Director: Quentin Tarantino
Nominated for: Best Picture, Best Supporting Actor (Christoph Waltz), Best Original Screenplay, Best Cinematography, Best Sound Editing
Once again, historical accuracy is sacrificed for entertainment. This tribute to spaghetti westerns and blaxplotation films follows a slave, Django, played by Jaime Foxx, after he is freed by German dentist-turned-bounty hunter Dr. King Schultz, played by Christoph Waltz, who enlists Django’s help to find his next bounty. Later, Schultz takes Django under his wing, and they later begin a quest to find Django’s wife Broomhilda, played by Kerry Washington, from devious plantation owner Calvin Candie, played by Leonardo Dicaprio. The scenery shots are beautiful, and Tarantino continues to prove how well he directs visuals and scenes of suspense. Waltz carries the entire beginning of the film; he is clearly one of the best deliverers of Tarantino’s unique brand of dialogue. But Dicaprio steals the screen from the moment he appears; he is an interesting villain, pretending to be civilized (and being a Francophile without knowing French), and yet is violent in nature. Samuel Jackson as Calvin’s house slave Stephen gives one of his best recent performances, as he is quite the schemer.

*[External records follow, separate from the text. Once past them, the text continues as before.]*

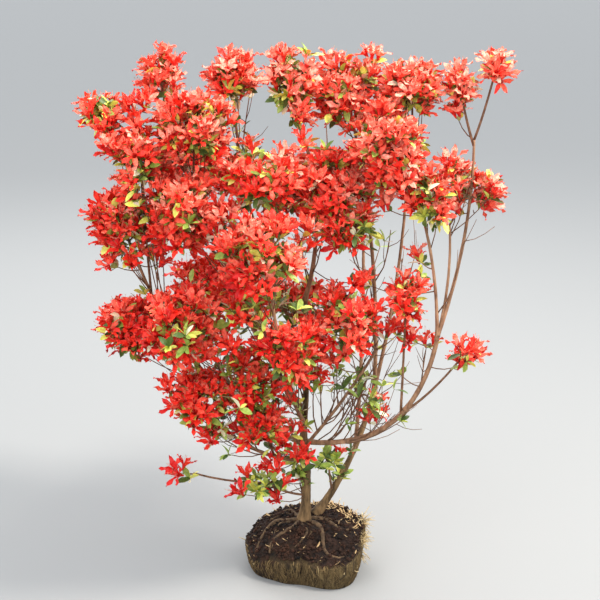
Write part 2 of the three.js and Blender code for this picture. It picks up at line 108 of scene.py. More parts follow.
# Masses of blossom: carrier and where, middle, reach, height for width, main twigs
masses = {
    "top_spire": ("left_top", 1, (-240, 28, 885), 38, 1.5, 5),
    "left_tip": ("left_top", 0.8, (-331, -10, 833), 50, 0.9, 5),
    "left_shoulder": ("left_side", 0.86, (-269, -52, 759), 66, 0.98, 5),
    "top_left": ("left_top", 0.72, (-179, -46, 805), 82, 0.92, 7),
    "left_side_mass": ("left_side", 1, (-302, -36, 646), 66, 1.13, 7),
    "left_heart": ("left_top", 0.5, (-202, -70, 676), 88, 0.9, 8),
    "left_low_mass": ("left_side", 0.55, (-295, -46, 472), 62, 0.95, 7),
    "left_front_mass": ("left_front", 1, (-193, -128, 494), 90, 0.88, 9),
    "low_left": ("left_low", 1, (-168, -96, 358), 74, 0.86, 5),
    "top_centre_left": ("centre_left", 1, (-123, 62, 879), 47, 1.15, 5),
    "top_centre": ("leader_top", 1, (-20, -4, 878), 50, 1.38, 6),
    "top_centre_right": ("right_left", 1, (76, 34, 864), 75, 0.95, 6),
    "top_right": ("arc_inner", 1, (180, -6, 873), 56, 0.98, 6),
    "top_right_tip": ("arc_outer", 1, (315, -32, 910), 35, 1.05, 4),
    "top_right_low": ("arc_outer", 0.97, (257, -24, 875), 36, 1.25, 4),
    "upper_right": ("arc_inner", 0.9, (143, -66, 777), 80, 1.06, 7),
    "right_inner_top": ("arc_inner", 0.78, (214, -70, 704), 58, 0.95, 5),
    "right_mass": ("arc_right", 1, (273, -52, 714), 61, 0.88, 5),
    "centre_top": ("leader_top", 0.5, (-68, -62, 728), 85, 0.84, 7),
    "centre_front": ("front_up", 1, (-69, -156, 629), 86, 0.82, 8),
    "centre_right_top": ("right_left", 0.7, (51, -36, 708), 84, 0.88, 7),
    "centre_right_low": ("right_left", 0.6, (77, -66, 655), 68, 0.68, 5),
    "mid_right": ("inner_right", 1, (75, -88, 497), 74, 0.98, 6),
    "right_inner_mass": ("arc_lower", 0.94, (172, -84, 531), 40, 1.32, 5),
    "centre_low": ("front_up", 0.3, (-26, -112, 448), 78, 0.92, 6),
    "centre_mid": ("front_up", 0.55, (-104, -100, 526), 72, 0.85, 5),
    "low_front": ("left_low", 0.35, (-92, -98, 396), 60, 0.95, 4),
    "low_centre": ("left_low", 0.25, (-80, -92, 316), 56, 0.9, 4),
    "right_low_spray": ("arc_lower", 0.97, (274, -94, 439), 38, 1, 4),
    "low_right_spray": ("inner_right", 0.6, (113, -70, 355), 34, 1.5, 2),
    "low_left_spray": ("main_stem", 0.5, (-198, -78, 213), 35, 1.1, 1),
    "foot_left_spray": ("main_stem", 0.3, (-73, -40, 179), 50, 0.85, 3),
    "foot_right_spray": ("right_stem", 0.2, (45, -4, 206), 40, 0.88, 2),
    "back_left_mass": ("back_left", 1, (-204, 178, 695), 86, 0.88, 6),
    "back_left_low": ("back_left", 0.62, (-178, 120, 501), 74, 0.8, 5),
    "back_centre": ("leader_top", 0.42, (-34, 138, 685), 82, 0.86, 6),
    "back_right_mass": ("back_right", 1, (122, 196, 706), 88, 0.88, 6),
    "back_right_top": ("right_right", 1, (172, 92, 760), 66, 0.95, 5),
    "back_low": ("back_right", 0.5, (-13, 124, 469), 64, 0.84, 4),
}

upward = np.array((0.0, 0.0, 1.0))
goldenTurn = math.pi * (3 - math.sqrt(5))
metre = 0.001


def unit(way):
    return way / max(np.linalg.norm(way), 1e-9)


# A repeatable run of numbers from 0 to 1.
def seededRandom(seed):
    state = ((seed + 1) * 2654435761) & 0xFFFFFFFF

    def draw():
        nonlocal state
        state = (state * 1664525 + 1013904223) & 0xFFFFFFFF
        return state / 4294967296

    return draw


class Line:
    def __init__(self, points):
        self.points = np.array(points, float)
        steps = np.linalg.norm(np.diff(self.points, axis=0), axis=1)
        self.run = np.concatenate([[0], np.cumsum(steps)])
        self.length = self.run[-1]

    def at(self, share):
        return np.array([np.interp(share * self.length, self.run, self.points[:, k]) for k in range(3)])

    def way(self, share):
        return unit(self.at(min(1, share + 0.01)) - self.at(max(0, share - 0.01)))

    def stations(self, count):
        return np.array([self.at(share) for share in np.linspace(0, 1, count)])


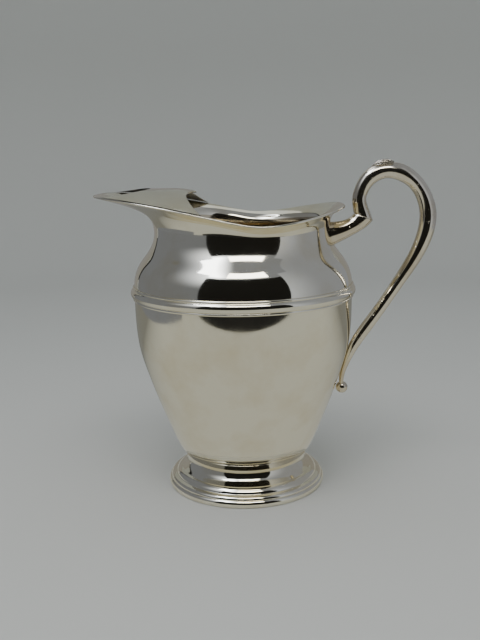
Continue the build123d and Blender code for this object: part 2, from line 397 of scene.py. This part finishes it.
# ---- belt moulding ----------------------------------------------------------------
bead_half = 2.9
fillet_radius = 73.5
fillet_height = 1.55
fillet_middle = 0.75
band_outline = join(
    [(belly_radius + 0.03, band_bottom + 0.05)],
    arc(
        (fillet_radius - 0.5, band_bottom),
        (fillet_radius + 0.1, band_bottom + fillet_middle),
        (fillet_radius - 0.2, band_bottom + fillet_height),
        9,
    ),
    arc(
        (fillet_radius - 0.1, seam_height - bead_half),
        (band_radius, seam_height),
        (fillet_radius - 0.1, seam_height + bead_half),
        25,
    ),
    arc(
        (fillet_radius - 0.2, band_top - fillet_height),
        (fillet_radius + 0.1, band_top - fillet_middle),
        (fillet_radius - 0.5, band_top),
        9,
    ),
    [(belly_radius + 0.03, band_top - 0.05)],
)
belt = turned("belt_moulding", band_outline, trim_silver)
stand_for(belt, "silver_trim", "body_band")

# ---- foot -------------------------------------------------------------------------
foot_outline = join(
    [(37.0, 17.0), (38.3, 17.85)],
    spline([(38.3, 17.85), (40.5, 13.7), (44.6, 10.9)], 30, start=(0.25, -1), end=(0.85, -0.52)),
    arc((44.6, 10.9), (46.8, 9.9), (48.35, 8.2), 16),
    round_corners([(48.35, 8.2), (48.6, 7.3), (50.3, 6.95)], 0.5),
    arc((50.4, 6.9), (51.8, 6.1), (52.35, base_height + 0.02), 14),
    [(51.0, base_height + 0.02)],
    arc((51.0, base_height + 0.05), (50.6, 5.3), (49.8, 5.6), 8),
    [(49.8, 5.6), (47.4, 6.2), (47.1, 8.0)],
    arc((47.1, 8.0), (46.1, 9.3), (43.9, 10.1), 10),
    spline([(43.9, 10.1), (39.6, 12.9), (37.0, 16.7)], 20),
)
pedestal = turned("pedestal_foot", foot_outline, body_silver)
stand_for(pedestal, "silver_body", "foot")

ring_outline = join(
    [(50.25, base_height), (50.25, 0.25), (50.5, 0.0), (53.1, 0.0)],
    arc((53.2, 0.02), (53.98, 2.0), (52.6, base_height), 24),
)
ring = turned("base_ring_wire", ring_outline, trim_silver)
stand_for(ring, "silver_trim", "base_ring")


# ---- shoulder, neck, lip and spout ------------------------------------------------
def soft_ramp(share, softness):
    """Rises from 0 to 1 with the share, starting level."""
    return (math.hypot(share, softness) - softness) / (math.hypot(1, softness) - softness)


def edge_height(x):
    """Height of the wavy rim: lowest near the handle, rising to both ends."""
    if x < low_x:
        ramp = soft_ramp((low_x - x) / (low_x + spout_reach), spout_softness)
        return low_height + (tip_height - low_height) * (1 - max(0, 1 - ramp) ** spout_power)
    ramp = soft_ramp((x - low_x) / (handle_reach - low_x), handle_softness)
    return low_height + (end_height - low_height) * ramp**handle_power


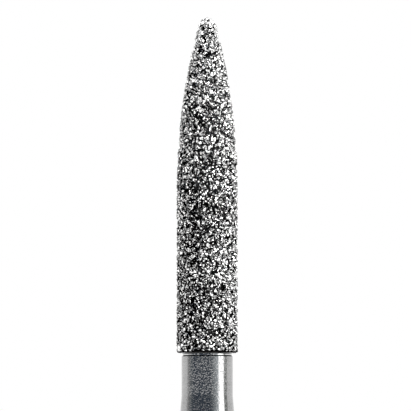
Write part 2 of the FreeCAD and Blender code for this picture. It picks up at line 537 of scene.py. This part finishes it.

The editing and pacing is not as precise as Tarantino’s previous films, and you are eventually left wondering when the movie will end, but the acting is great, the action is pleasing, the soundtrack is perfect for the movie, and of course, the Tarantino-speak is great as always.
Director: Tom Hooper
Nominated for: Best Picture, Best Actor (Hugh Jackman), Best Supporting Actress (Anne Hatheway), Best Original Song, Best Costume Design, Best Makeup & Hairstyling, Best Sound Mixing, Best Production Design
Being familiar with the stage production, I already had a great appreciation for the music. The cast and production design is definitely great. Hugh Jackman plays Jean Valjean, a convict who after freed, breaks his parole. Jackman, being both a movie actor and a stage actor, finally gets to show everything he has in this movie, and he gives his best and most emotional performance. His emotional rendition of “Valjean’s Soliloquy had me sold instantly. Same with Anne Hathaway as Fantine, who occupies little screen time, and yet makes such a large impact from it, especially during her version of “I Dreamed a Dream.” The rest of the cast is pretty good as well; Russell Crowe as Inspector Javert has the least impressive singing, but his interpretation of the character was decent enough. Among my favorites were Eddie Redmayne as Marius, Samantha Barks in her first feature film as Eponine, and minor characters played by stage stars Aaron Tveit and Daniel Huttlestone. There’s much to be said about Tom Hooper’s direction. Hooper likes the use of handheld cameras, closeups, and unconventional angles. The live singing, along with the style of directing, was meant to give this musical a realistic feel. This is definitely a film adaptation of the musical rather than the stage version filmed, which is good. However, the film is sometimes too in-your-face, as if Tom Hooper is saying, “YOU ARE NOW FEELING SAD FOR THIS CHARACTER.” It works for some numbers, such as “I Dreamed a Dream,” as you witness the emotional progression of Fantine, but not for others such as “Valjean’s Soliloquy,” where Jackman decides his own blocking, creating awkward camera movements and angles. The style will frustrate a good number of people, but the acting and raw emotion, along with the memorable songs, make this movie a worthwhile experience.
Life of Pi
Director: Ang Lee
Nominated for: Best Picture, Best Director, Best Adapted Screenplay, Best Cinematography, Best Production Design, Best Film Editing, Best Sound Editing, Best Sound Mixing, Best Visual Effects, Best Original Score, Best Original Song
Again, I was familiar with the source material beforehand, which made me appreciate the movie a little more. Initially thought to be “unfilmmable,” director Ang Lee proves everyone wrong with a visual spectacle. It has some of the best use of visual effects and 3D in a long time, and successfully conveys the book’s main themes. It is a movie about faith and survival, but I wouldn’t say that it is preachy. I don’t view it as arguing for or against the existence of God, but I instead saw it as a lesson that much can be learned from different religions, even if you don’t necessarily subscribe to their beliefs. Some of the darker elements from the book are left out, but everything important is still intact. I loved watching the growing relationship between Pi Patel, played by first-time actor Suraj Sharma, and “Richard Parker,” the tiger that Pi is stuck with on a lifeboat after a tidal wave sinks the ship they were on. The middle of the film is slow, as it depicts Pi’s journey of surviving and taming Richard Parker, but Sharma is very good in his role, and the visuals are spectacular to look at. My only criticism is the frame narrative; Pi, as an adult, tells the story to Yann Martel, who in real life, is the author of the book. The scenes of Pi recalling these memories can be intrusive, especially during the “survival” portion of the film. The ending is also frustrating to many, but I interpreted as it being an ambiguous ending. Overall, this is a great visual treat with a rousing tale of survival and lessons about the idea of faith, and is a great introduction to actor Suraj Sharma.